GRAND ISLAND — Gov. Pete Ricketts found a receptive audience Thursday as he started a tour to rally opposition to proposed health education standards.
At the Ramada Midtown Conference Center, Ricketts repeated his opposition to a draft of the standards released in March by the State Department of Education. The standards, among other things, call for teaching children as young as 6 about gender identity and gender stereotypes as a part of sex education.
Supporters argue that the draft standards -- which are being revised and would be adopted on a strictly voluntary basis by school boards -- will reduce bullying, prevent suicides and make schools more welcoming for all students.
Opponents, including the governor and at least 30 state senators, contend that the draft standards are inappropriate.
Ricketts specifically opposes standards under “Human Growth & Development” that include teaching elementary and middle-school age children about anal and oral sex, gender identity and nontraditional family structures.
Such “political” and “nonscientific” topics should be left to parents, Ricketts argued.
“Parents are the people who are primarily responsible for a child’s education,” he said.
Multiple people at the town hall expressed concern about the age-appropriateness of the subject matter being proposed. There were an estimated 150 people at the meeting — the first of two held by the governor Thursday.
Jeremy Ekeler, the Nebraska Catholic Conference’s associate education policy director, called for community intervention.
“It was immediately clear to me that these (standards) are flawed,” he said. “The voices of Nebraska were not being heard. Parents were not being included. And because of that, we got a bad result.”
Greg Brown, a University of Nebraska at Kearney sports sciences professor, said he spoke as an educator on health sciences and a concerned Nebraskan.
“A lot of these proposed sex education standards are not age-appropriate,” he said. “Children in kindergarten do not need health education standards about sexuality. Children in first grade do not need standards about gender identity. And children in middle school don’t need to learn about anal and oral sex.”
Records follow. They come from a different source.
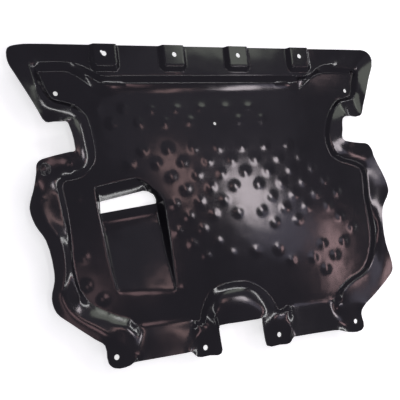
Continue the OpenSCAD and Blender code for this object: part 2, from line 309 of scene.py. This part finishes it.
rise = heights - FLOOR
share = np.interp(flat[:, 0], ARC_REACH, (0, 1, 1, 0), 0, 0)
in_arc = (flat[:, 1] > ARC_FRONT) & (rise > 0) & (rise < ARC_RISE)
heights = heights + np.where(in_arc, share * (rise**2 / ARC_RISE - rise), 0)
walls_near = smoothed((np.abs(rise) > DIMPLE).astype(float), 12, 0.6, False)
on_floor = (walls_near < 0.02) & (flat[:, 1] < ARC_FRONT)
level = np.where(on_floor & ~fixed, FLOOR + DIMPLE_SHARE * (heights - FLOOR), heights)
level = np.where(on_floor, smoothed(level, DIMPLE_PASSES, 0.6, fixed), level)
bent = smoothed(level, BEND_PASSES, 0.6, held | on_floor)
bent = smoothed(bent, EAR_PASSES, 0.6, held | (from_boss > EAR))
bent = np.where(on_edge, smoothed(bent, 1, 0.4, ~on_edge), bent)
radii, rises = zip(*reversed(BOSS_PROFILE))
heights = bent + np.interp(from_boss, radii, rises)

top = np.column_stack([flat, heights])
a, b, c = (top[triangles[:, i]] for i in range(3))
turned = np.cross(b - a, c - a)[:, 2] < 0
triangles[turned] = triangles[turned][:, ::-1]
a, b, c = (top[triangles[:, i]] for i in range(3))
face_normals = np.cross(b - a, c - a)
vertex_normals = np.zeros_like(top)
for i in range(3):
    np.add.at(vertex_normals, triangles[:, i], face_normals)
vertex_normals[on_cut] = (0, 0, 1)
vertex_normals /= np.linalg.norm(vertex_normals, axis=1)[:, None]
bottom = top - SHEET * vertex_normals

count = len(top)
uses = {}
for a, b, c in triangles.tolist():
    for edge in ((a, b), (b, c), (c, a)):
        uses[edge] = True
rim = [(a, b) for a, b in uses if (b, a) not in uses]
walls = [(b, a, a + count, b + count) for a, b in rim]
under = triangles[:, ::-1] + count
skin = bpy.data.meshes.new("shield_skin")
skin.from_pydata(
    np.vstack([top, bottom]).tolist(), [], triangles.tolist() + under.tolist() + walls
)
skin.polygons.foreach_set("use_smooth", [True] * len(skin.polygons))
skin.update()
skin.set_sharp_from_angle(angle=math.radians(55))
shield = bpy.data.objects.new("shield_skin", skin)
bpy.context.scene.collection.objects.link(shield)


# Materials


def moulded_black():
    material = bpy.data.materials.new("moulded_black")
    material.use_nodes = True
    nodes, links = material.node_tree.nodes, material.node_tree.links
    shader = nodes["Principled BSDF"]
    place = nodes.new("ShaderNodeTexCoord")
    cloud = nodes.new("ShaderNodeTexNoise")
    cloud.inputs["Scale"].default_value = 14
    cloud.inputs["Detail"].default_value = 3
    colour = nodes.new("ShaderNodeMix")
    colour.data_type = "RGBA"
    colour.inputs["A"].default_value = (0.006, 0.006, 0.007, 1)
    colour.inputs["B"].default_value = (0.012, 0.011, 0.014, 1)
    rough = nodes.new("ShaderNodeMapRange")
    rough.inputs["To Min"].default_value = 0.09
    rough.inputs["To Max"].default_value = 0.14
    wave = nodes.new("ShaderNodeTexNoise")
    wave.inputs["Scale"].default_value = 22
    wave.inputs["Detail"].default_value = 1
    grain = nodes.new("ShaderNodeTexNoise")
    grain.inputs["Scale"].default_value = 900
    slow = nodes.new("ShaderNodeBump")
    slow.inputs["Strength"].default_value = 1
    slow.inputs["Distance"].default_value = 0.0004
    fine = nodes.new("ShaderNodeBump")
    fine.inputs["Strength"].default_value = 0.3
    fine.inputs["Distance"].default_value = 0.00005
    for texture in (cloud, wave, grain):
        links.new(place.outputs["Object"], texture.inputs["Vector"])
    links.new(cloud.outputs["Fac"], colour.inputs["Factor"])
    links.new(colour.outputs["Result"], shader.inputs["Base Color"])
    links.new(cloud.outputs["Fac"], rough.inputs["Value"])
    links.new(rough.outputs["Result"], shader.inputs["Roughness"])
    links.new(wave.outputs["Fac"], slow.inputs["Height"])
    links.new(slow.outputs["Normal"], fine.inputs["Normal"])
    links.new(grain.outputs["Fac"], fine.inputs["Height"])
    links.new(fine.outputs["Normal"], shader.inputs["Normal"])
    shader.inputs["IOR"].default_value = 1.5
    return material


shield.data.materials.append(moulded_black())
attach(shield, "root")
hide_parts(NODE)


# Floor, lights and camera


def floor_material():
    """A pale matt floor that looks white and lights the tray only as much as paper would."""
    material = bpy.data.materials.new("pale_floor")
    material.use_nodes = True
    nodes, links = material.node_tree.nodes, material.node_tree.links
    shader = nodes["Principled BSDF"]
    shader.inputs["Base Color"].default_value = (0.8, 0.8, 0.8, 1)
    shader.inputs["Roughness"].default_value = 0.9
    shader.inputs["Specular IOR Level"].default_value = 0
    shader.inputs["Emission Color"].default_value = (1, 1, 1, 1)
    path = nodes.new("ShaderNodeLightPath")
    seen = nodes.new("ShaderNodeMath")
    seen.operation = "ADD"
    seen_or_mirrored = nodes.new("ShaderNodeMath")
    seen_or_mirrored.operation = "ADD"
    seen_or_mirrored.use_clamp = True
    strength = nodes.new("ShaderNodeMath")
    strength.operation = "MULTIPLY"
    strength.inputs[1].default_value = 0.65
    links.new(path.outputs["Is Camera Ray"], seen.inputs[0])
    links.new(path.outputs["Is Glossy Ray"], seen.inputs[1])
    links.new(seen.outputs[0], seen_or_mirrored.inputs[0])
    links.new(path.outputs["Is Transmission Ray"], seen_or_mirrored.inputs[1])
    links.new(seen_or_mirrored.outputs[0], strength.inputs[0])
    links.new(strength.outputs[0], shader.inputs["Emission Strength"])
    return material


def floor():
    mesh = bpy.data.meshes.new("floor")
    side = 40
    z = LOW[2]
    mesh.from_pydata(
        [(-side, -side, z), (side, -side, z), (side, side, z), (-side, side, z)],
        [],
        [(0, 1, 2, 3)],
    )
    plane = bpy.data.objects.new("floor", mesh)
    mesh.materials.append(floor_material())
    bpy.context.scene.collection.objects.link(plane)


LAMP_HEIGHT = 1.26  # of the lamps above the tray's floor, as high as the camera


def softbox(name, spot, size, turn, radiance, colour):
    """A lamp that faces down; its radiance is what a mirror on the floor would show."""
    lamp = bpy.data.lights.new(name, "AREA")
    lamp.shape = "ELLIPSE"
    lamp.size, lamp.size_y = size
    lamp.energy = radiance * math.pi**2 / 4 * size[0] * size[1]
    lamp.color = colour
    item = bpy.data.objects.new(name, lamp)
    item.location = (spot[0], spot[1], FLOOR + LAMP_HEIGHT)
    item.rotation_euler = (0, 0, math.radians(turn))
    bpy.context.scene.collection.objects.link(item)


def strip(name, spot, size, radiance, colour):
    """A long lamp at the side that turns towards the tray and shows in its creases."""
    lamp = bpy.data.lights.new(name, "AREA")
    lamp.shape = "RECTANGLE"
    lamp.size, lamp.size_y = size
    lamp.energy = radiance * math.pi * size[0] * size[1]
    lamp.color = colour
    item = bpy.data.objects.new(name, lamp)
    item.location = spot
    item.rotation_euler = (-Vector(spot)).to_track_quat("-Z", "Y").to_euler()
    bpy.context.scene.collection.objects.link(item)


def camera():
    data = bpy.data.cameras.new("camera")
    data.sensor_width = 36
    data.lens = 36 * 700 / 400
    item = bpy.data.objects.new("camera", data)
    yaw, pitch, roll = (math.radians(v) for v in (24.6, -5.3, 7.0))
    turn = (
        Matrix.Rotation(roll, 3, "Z")
        @ Matrix.Rotation(pitch, 3, "X")
        @ Matrix.Rotation(yaw, 3, "Y")
    )
    shift = Vector((0.056, -0.027, -1.416))
    back = turn.transposed()
    item.matrix_world = Matrix.LocRotScale(
        -(back @ shift) + Vector((0.0025, -0.033, FLOOR)), back, None
    )
    bpy.context.scene.collection.objects.link(item)
    bpy.context.scene.camera = item


def world():
    item = bpy.data.worlds.new("studio")
    item.use_nodes = True
    background = item.node_tree.nodes["Background"]
    background.inputs["Color"].default_value = (0.86, 0.80, 1.0, 1)
    background.inputs["Strength"].default_value = 0.26
    bpy.context.scene.world = item


floor()
camera()
world()
softbox("window", (0.75, 0.13), (0.165, 0.27), 30, 11.5, (1.0, 0.90, 0.95))
softbox("haze", (0.86, 0.0), (0.34, 0.24), -30, 1.1, (0.80, 0.76, 1.0))
softbox("pink_left", (0.435, 0.235), (0.08, 0.26), 20, 4, (1.0, 0.64, 0.62))
softbox("pink_right", (1.115, -0.15), (0.08, 0.34), 0, 8, (1.0, 0.66, 0.68))
softbox("pink_ear", (0.25, -0.06), (0.14, 0.22), 0, 3, (1.0, 0.62, 0.64))
softbox("pink_front", (1.19, 0.655), (0.10, 0.05), 0, 4, (1.0, 0.72, 0.74))
softbox("pink_rear", (0.05, -0.19), (0.11, 0.17), 30, 1.2, (1.0, 0.62, 0.64))
softbox("green_front", (0.72, 0.78), (0.6, 0.34), 0, 2.0, (0.93, 1.0, 0.86))
softbox("green_rear", (0.97, 0.92), (0.2, 0.2), 0, 4, (0.93, 1.0, 0.86))
softbox("behind", (-0.35, 0.0), (0.06, 1.2), 0, 10, (1.0, 1.0, 1.0))
softbox("ceiling", (0.6, 0.45), (0.9, 0.6), 0, 0.15, (0.88, 0.82, 1.0))
strip("front", (0.9, 2.6, 2.4), (3.0, 0.16), 14, (1.0, 1.0, 1.0))
strip("rear", (0.9, -2.6, 3.1), (3.0, 0.16), 14, (1.0, 1.0, 1.0))
strip("side", (3.0, 0.0, 2.5), (3.5, 0.16), 14, (1.0, 1.0, 1.0))
bpy.context.scene.view_settings.view_transform = "Standard"
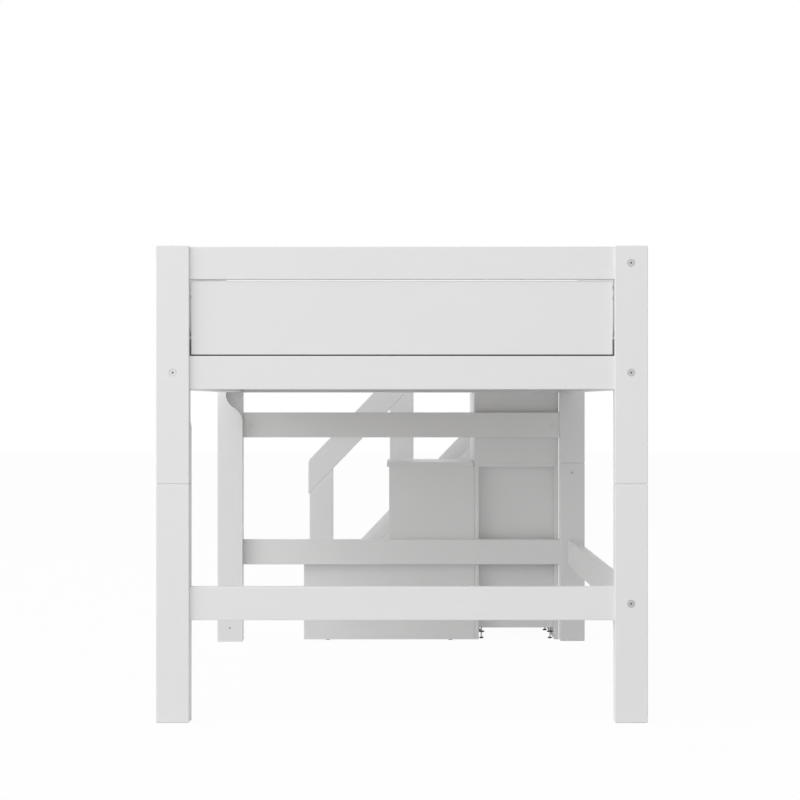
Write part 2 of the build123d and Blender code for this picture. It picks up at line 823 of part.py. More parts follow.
finish(hinge_frame_leaves, "hinge_frame_leaves")
with BuildPart() as hinge_door_leaves:
    add(door_leaves)
finish(hinge_door_leaves, "hinge_door_leaves")

# Balustrade: boards parallel to the line through the nosings, and posts between them
slant_factor = (1 + slope**2) ** 0.5
handrail_slant = handrail_width * slant_factor
stringer_slant = stringer_width * slant_factor


def nosing_line(x, lift=0):
    """Height over the floor, at x, of a line parallel to the nosings and lift above them."""
    return (x - nosings[0]) * slope + lift


handrail_top_lift = step_rise + rail_above_nosing
rail_lift = handrail_top_lift - handrail_slant
handrail_left = nosings[0] - handrail_overhang
bend_x = nosings[0] + (bed_height - handrail_top_lift) / slope
under_x = bend_x + (handrail_slant - handrail_width) / slope
rail_under = bed_height - handrail_width
with BuildPart() as handrail:
    with BuildSketch(Plane.XZ.offset(-stair_far)):
        with BuildLine():
            Polyline(
                (handrail_left, nosing_line(handrail_left, rail_lift)),
                (handrail_left, nosing_line(handrail_left, handrail_top_lift)),
                (bend_x, bed_height),
                (under_x, rail_under),
                close=True,
            )
        make_face()
        fillet(vertices().sort_by(Axis.X)[:2].sort_by(Axis.Y)[-1], handrail_corner)
    extrude(amount=-balustrade_thickness)
finish(handrail, "handrail")

with BuildPart() as landing_rail:
    with BuildSketch(Plane.XZ.offset(-stair_far)):
        with BuildLine():
            Polyline(
                (bend_x, bed_height),
                (stair_right, bed_height),
                (stair_right, rail_under),
                (under_x, rail_under),
                close=True,
            )
        make_face()
    extrude(amount=-balustrade_thickness)
finish(landing_rail, "landing_rail")

with BuildPart() as stringer:
    with BuildSketch(Plane.XZ.offset(-stair_far)):
        with BuildLine():
            Polyline(
                (nosings[0], stringer_floor_gap),
                (nosings[0], stringer_slant),
                (stair_right, nosing_line(stair_right, stringer_slant)),
                (stair_right, nosing_line(stair_right)),
                (nosings[0] + stringer_floor_gap / slope, stringer_floor_gap),
                close=True,
            )
        make_face()
    extrude(amount=-balustrade_thickness)
finish(drill(stringer.part), "stringer")

baluster_lefts = [*nosings, stair_right - baluster_width]
with BuildPart() as balustrade_posts:
    for left in baluster_lefts:
        right = left + baluster_width
        tops = [(x, min(nosing_line(x, rail_lift), rail_under)) for x in (left, right)]
        corner = [(under_x, rail_under)] if left < under_x < right else []
        with BuildSketch(Plane.XZ.offset(-stair_far)):
            with BuildLine():
                Polyline(
                    (left, nosing_line(left, stringer_slant)),
                    tops[0],
                    *corner,
                    tops[1],
                    (right, nosing_line(right, stringer_slant)),
                    close=True,
                )
            make_face()
        extrude(amount=-balustrade_thickness)
finish(balustrade_posts, "balustrade_posts")

for name, pieces in hardware.items():
    with BuildPart() as group:
        add(pieces)
    finish(group, name)
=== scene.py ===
"""Looks of the mid sleeper bed: lacquered pine frame, foil-faced storage stairs and a quilted mattress.

Metres, +Z up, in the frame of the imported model: X across the bed, Y along it towards the stairs.
"""

import json
import logging
import math
from dataclasses import dataclass, field
from enum import Enum
from itertools import product
from typing import Sequence

import bmesh
import bpy
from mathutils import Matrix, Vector
from mathutils.bvhtree import BVHTree


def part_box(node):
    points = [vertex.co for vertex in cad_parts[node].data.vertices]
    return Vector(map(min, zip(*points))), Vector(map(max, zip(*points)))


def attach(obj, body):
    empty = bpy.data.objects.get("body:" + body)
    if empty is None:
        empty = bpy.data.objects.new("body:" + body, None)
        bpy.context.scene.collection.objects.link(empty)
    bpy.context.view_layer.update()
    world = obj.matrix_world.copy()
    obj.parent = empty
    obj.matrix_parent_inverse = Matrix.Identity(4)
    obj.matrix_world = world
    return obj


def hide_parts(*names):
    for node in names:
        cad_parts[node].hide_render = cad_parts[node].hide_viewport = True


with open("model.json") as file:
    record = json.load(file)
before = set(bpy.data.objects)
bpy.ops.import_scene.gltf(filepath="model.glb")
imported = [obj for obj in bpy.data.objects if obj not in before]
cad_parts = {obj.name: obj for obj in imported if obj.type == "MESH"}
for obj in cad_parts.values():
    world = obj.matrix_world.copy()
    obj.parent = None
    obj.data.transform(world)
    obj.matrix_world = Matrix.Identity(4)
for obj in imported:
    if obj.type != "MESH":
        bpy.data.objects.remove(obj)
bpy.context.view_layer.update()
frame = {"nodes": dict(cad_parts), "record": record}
LOG = logging.getLogger("mid_sleeper")

Colour = tuple[float, float, float, float]

# Socket types of the shared node groups
FLOAT = "NodeSocketFloat"
VECTOR = "NodeSocketVector"

# Ranges of a mask: all of it, and the band that most of a noise texture's values fall in
FULL = (0.0, 1.0)
NOISE_BAND = (0.3, 0.7)

# Points closer than this, in metres, are one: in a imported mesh, and in a turned shape
MERGE_PACKED = 1e-5
MERGE_TURNED = 1e-6

# What every bevel is given
ROUNDING = {"profile": 0.5, "affect": "EDGES", "material": -1}

# Faces that turn less than this many degrees are one flat face
FLAT_ANGLE = 1.0


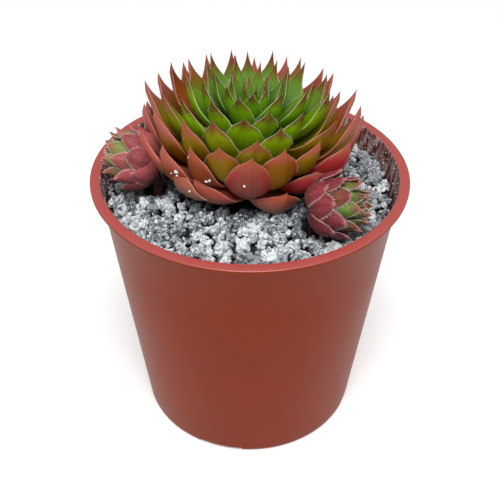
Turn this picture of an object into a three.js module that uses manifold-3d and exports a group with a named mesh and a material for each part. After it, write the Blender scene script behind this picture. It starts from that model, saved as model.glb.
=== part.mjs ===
// A potted houseleek: one globe-shaped rosette with two young closed rosettes on their runners,
// in pale pumice grit, in a thin round nursery pot.
// Millimetres, +Z up. The origin is the centre of the pot's foot, on the surface that it stands on.

import * as THREE from 'three';
import { mergeVertices } from 'three/addons/utils/BufferGeometryUtils.js';
import Module from 'manifold-3d';

const wasm = await Module();
wasm.setup();

// The gap between pieces that touch, the finest detail kept where shapes are joined, and how far
// round a piece its neighbours are looked for.
const GAP = 0.3;
const SLIVER = 0.03;
const NEAR = 1;

const POT = {
  height: 78.7,
  rimRadius: 42.5,
  throatRadius: 39.7,
  shoulderRadius: 40.2,
  footRadius: 32,
  wall: 0.8,
  flangeThickness: 0.9,
  edgeRounding: 0.25,
  floorUnderside: 1.4,
  floorTop: 2.4,
  footRingInner: 30.2,
  footSlope: 0.4,
  footRingOuter: 31.5,
  footEdgeHeight: 0.7,
  sides: 60,
};

const FOOT_NOTCH = { count: 4, width: 13, depth: 8, height: 0.8, firstAngle: -105 };

const DRAIN = {
  centreRadius: 4,
  outerRadius: 3,
  outerCount: 4,
  circle: 19,
  firstAngle: 30,
  sides: 16,
  below: -1,
};

const SOIL = { top: 68, sides: 36 };

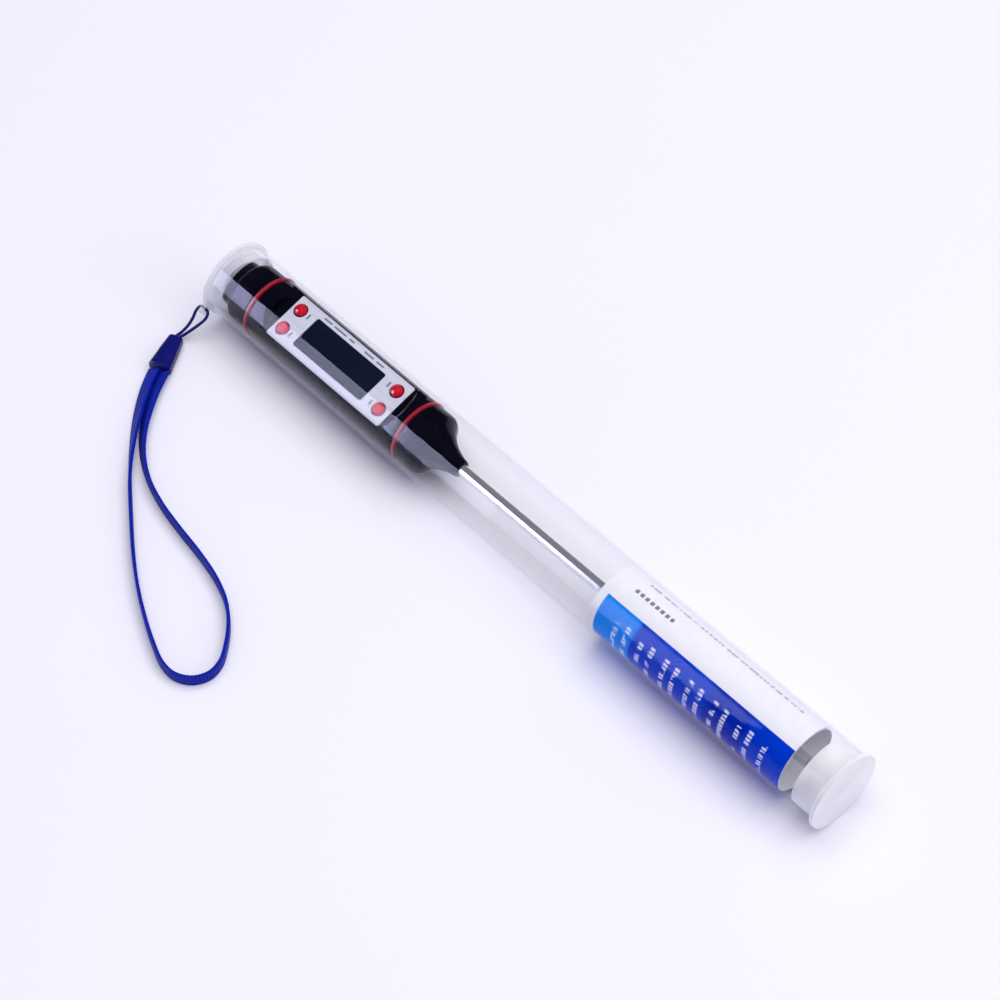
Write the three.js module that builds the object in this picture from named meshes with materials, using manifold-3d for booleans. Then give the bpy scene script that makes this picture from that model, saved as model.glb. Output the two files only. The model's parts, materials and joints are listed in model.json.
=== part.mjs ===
// Digital probe thermometer lying in its clear storage tube, with a wrist strap.
//
// Millimetres, +Z up. The tube's axis runs along X: the strap cap is at -X and the
// plain cap at +X. The object lies on its two cap flanges, on z = 0, and the origin
// is under the middle of the object without its strap.
//
// Places along the tube are given as stations: the distance from the strap cap's
// outer face. The thermometer is modelled about its own axis, with its face plate
// up, and then rolled and lowered onto the tube's lower wall.

import * as THREE from 'three';
import { mergeVertices } from 'three/addons/utils/BufferGeometryUtils.js';
import Module from 'manifold-3d';

const wasm = await Module();
wasm.setup();

// Driving dimensions ---------------------------------------------------------------

const ROUND = 40; // sides of a large round, with one side facing straight down
const FINE = 16; // sides of a small round
const GAP = 0.3; // clearance between pieces that touch

// Storage tube and caps
const LENGTH = 246; // over both caps
const TUBE_R = 11.5;
const TUBE_BORE_R = 10.95;
const FLANGE_R = 12.4;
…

He added, “It seems to me like they’re trying to indoctrinate our children in things that are diametrically opposed to conservative family values.”
State Sen. Ray Aguilar of Grand Island called for the standards to be scrapped.
“Although parts of these standards are common sense … other parts go far beyond what we expect our teachers to address in the classroom,” he said. “I don’t think any of us will disagree that it’s important to teach kindergartners to properly wash their hands. But I think we’d all agree it isn’t appropriate to teach a fourth-grader concepts of transgenderism.”
Nita Lechner, who taught junior high sex education in Grand Island for 32 years, said she is “1,000% totally against” the proposed standards.
“They are developmentally inappropriate. It’s, to me, mass grooming, teaching our children that sex is OK,” Lechner said. “I think it’s great this is happening because this will wake parents up. It’s a great opportunity for parents to start interacting with their children on human growth and development.”
Nita Lechner, a former Grand Island Public Schools sex education teacher, speaks against the proposed health education standards, calling them “developmentally inappropriate.” Gov. Pete Ricketts is in the background.